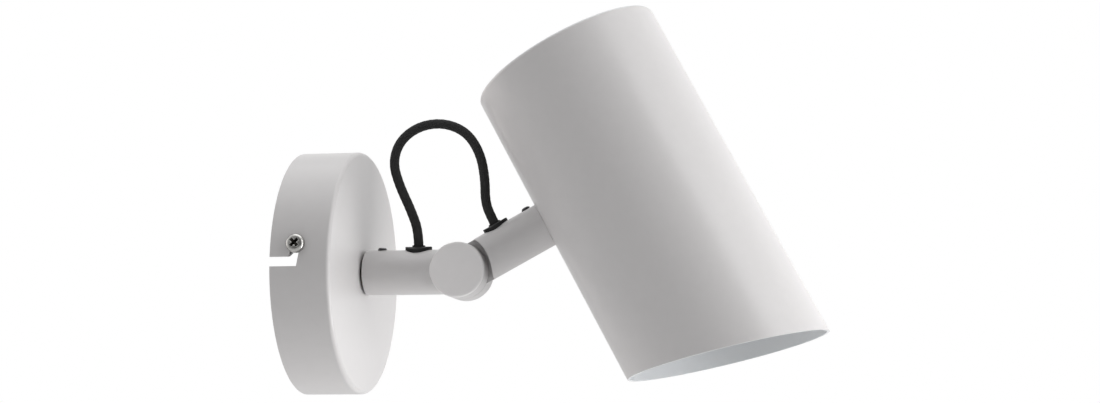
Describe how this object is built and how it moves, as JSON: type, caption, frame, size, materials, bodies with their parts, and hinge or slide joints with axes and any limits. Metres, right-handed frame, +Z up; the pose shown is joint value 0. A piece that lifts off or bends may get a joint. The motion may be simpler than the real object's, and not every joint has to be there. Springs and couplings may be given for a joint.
{
  "type": "pivoting spotlight wall light",
  "caption": "Wall spotlight: round canopy, swivelling tube arm with a tilting knuckle and cable loop, and a cylindrical shade with a closed top and a slanted mouth.",
  "frame": {"origin": "centre of the two wall slots on the wall face of the bracket, which is the centre of the canopy's wall side", "axes": "+X points out of the wall along the arm, +Z points up, and +Y completes a right-handed frame, away from the picture's camera"},
  "size_m": [0.2154, 0.105, 0.1566],
  "materials": {
    "painted_steel": "satin powder coat",
    "zinc_steel": "bright zinc plated",
    "bright_steel": "bright nickel plated",
    "black_steel": "black oxide",
    "brass": "turned",
    "black_rubber": "matt",
    "black_braid": "braided textile over insulation",
    "block_plastic": "moulded",
    "washer_nylon": "moulded",
    "lead_sleeve": "extruded",
    "holder_ceramic": "unglazed ceramic"
  },
  "bodies": {
    "wall_mount": {"wall_bracket": "zinc_steel", "canopy": "painted_steel", "canopy_screws": "bright_steel", "terminal_block": "block_plastic", "terminal_tubes": "brass", "terminal_screws": "zinc_steel", "block_screw": "zinc_steel", "earth_screw": "brass", "earth_tag": "brass", "earth_lead": "lead_sleeve", "canopy_leads": "lead_sleeve", "swivel_bush": "brass", "bush_washer": "zinc_steel", "bush_nut": "brass"},
    "arm": {"arm": "painted_steel", "arm_set_screw": "black_steel", "arm_grommet": "black_rubber", "arm_cable": "black_braid", "cable_loop": "black_braid", "pivot_screw": "zinc_steel", "pivot_washer": "zinc_steel", "spring_washer": "zinc_steel", "friction_washer": "washer_nylon"},
    "head": {"head_stem": "painted_steel", "head_set_screw": "black_steel", "head_grommet": "black_rubber", "head_cable": "black_braid", "head_bush": "brass", "saddle_washer": "zinc_steel", "head_nut": "brass", "shade": "painted_steel", "holder_bracket": "zinc_steel", "lampholder": "holder_ceramic", "lampholder_contacts": "brass", "holder_screws": "zinc_steel", "holder_nuts": "zinc_steel", "holder_leads": "lead_sleeve"}
  },
  "joints": [
    {"name": "arm_swivel", "type": "hinge", "parent": "wall_mount", "child": "arm", "pos_m": [0, 0, 0], "axis": [1, 0, 0], "range_deg": [-155, 155]},
    {"name": "head_tilt", "type": "hinge", "parent": "arm", "child": "head", "pos_m": [0.0658, 0, 0], "axis": [0, -1, 0], "range_deg": [-98.3, 41.7], "deforming": ["cable_loop"]}
  ]
}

= What is required =
Print again each line of the listing above, exactly as it appears.

= Output below =
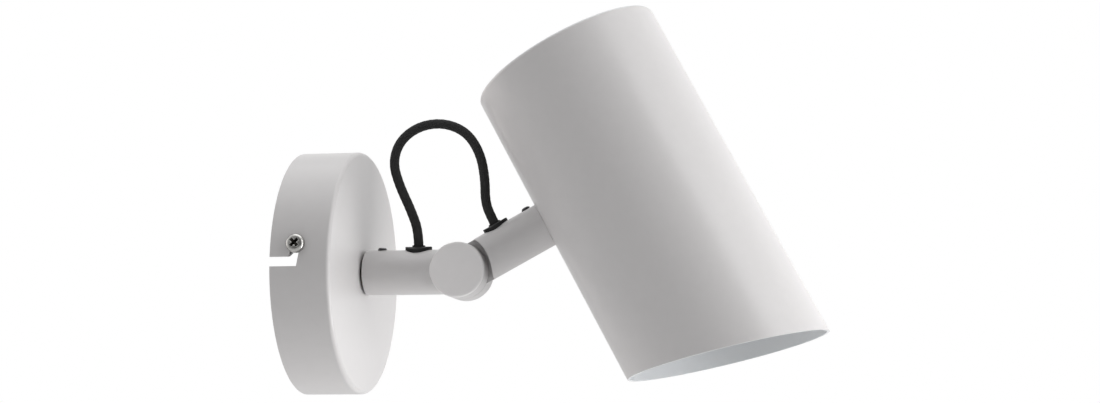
Describe how this object is built and how it moves, as JSON: type, caption, frame, size, materials, bodies with their parts, and hinge or slide joints with axes and any limits. Metres, right-handed frame, +Z up; the pose shown is joint value 0. A piece that lifts off or bends may get a joint. The motion may be simpler than the real object's, and not every joint has to be there. Springs and couplings may be given for a joint.
{
  "type": "pivoting spotlight wall light",
  "caption": "Wall spotlight: round canopy, swivelling tube arm with a tilting knuckle and cable loop, and a cylindrical shade with a closed top and a slanted mouth.",
  "frame": {"origin": "centre of the two wall slots on the wall face of the bracket, which is the centre of the canopy's wall side", "axes": "+X points out of the wall along the arm, +Z points up, and +Y completes a right-handed frame, away from the picture's camera"},
  "size_m": [0.2154, 0.105, 0.1566],
  "materials": {
    "painted_steel": "satin powder coat",
    "zinc_steel": "bright zinc plated",
    "bright_steel": "bright nickel plated",
    "black_steel": "black oxide",
    "brass": "turned",
    "black_rubber": "matt",
    "black_braid": "braided textile over insulation",
    "block_plastic": "moulded",
    "washer_nylon": "moulded",
    "lead_sleeve": "extruded",
    "holder_ceramic": "unglazed ceramic"
  },
  "bodies": {
    "wall_mount": {"wall_bracket": "zinc_steel", "canopy": "painted_steel", "canopy_screws": "bright_steel", "terminal_block": "block_plastic", "terminal_tubes": "brass", "terminal_screws": "zinc_steel", "block_screw": "zinc_steel", "earth_screw": "brass", "earth_tag": "brass", "earth_lead": "lead_sleeve", "canopy_leads": "lead_sleeve", "swivel_bush": "brass", "bush_washer": "zinc_steel", "bush_nut": "brass"},
    "arm": {"arm": "painted_steel", "arm_set_screw": "black_steel", "arm_grommet": "black_rubber", "arm_cable": "black_braid", "cable_loop": "black_braid", "pivot_screw": "zinc_steel", "pivot_washer": "zinc_steel", "spring_washer": "zinc_steel", "friction_washer": "washer_nylon"},
    "head": {"head_stem": "painted_steel", "head_set_screw": "black_steel", "head_grommet": "black_rubber", "head_cable": "black_braid", "head_bush": "brass", "saddle_washer": "zinc_steel", "head_nut": "brass", "shade": "painted_steel", "holder_bracket": "zinc_steel", "lampholder": "holder_ceramic", "lampholder_contacts": "brass", "holder_screws": "zinc_steel", "holder_nuts": "zinc_steel", "holder_leads": "lead_sleeve"}
  },
  "joints": [
    {"name": "arm_swivel", "type": "hinge", "parent": "wall_mount", "child": "arm", "pos_m": [0, 0, 0], "axis": [1, 0, 0], "range_deg": [-155, 155]},
    {"name": "head_tilt", "type": "hinge", "parent": "arm", "child": "head", "pos_m": [0.0658, 0, 0], "axis": [0, -1, 0], "range_deg": [-98.3, 41.7], "deforming": ["cable_loop"]}
  ]
}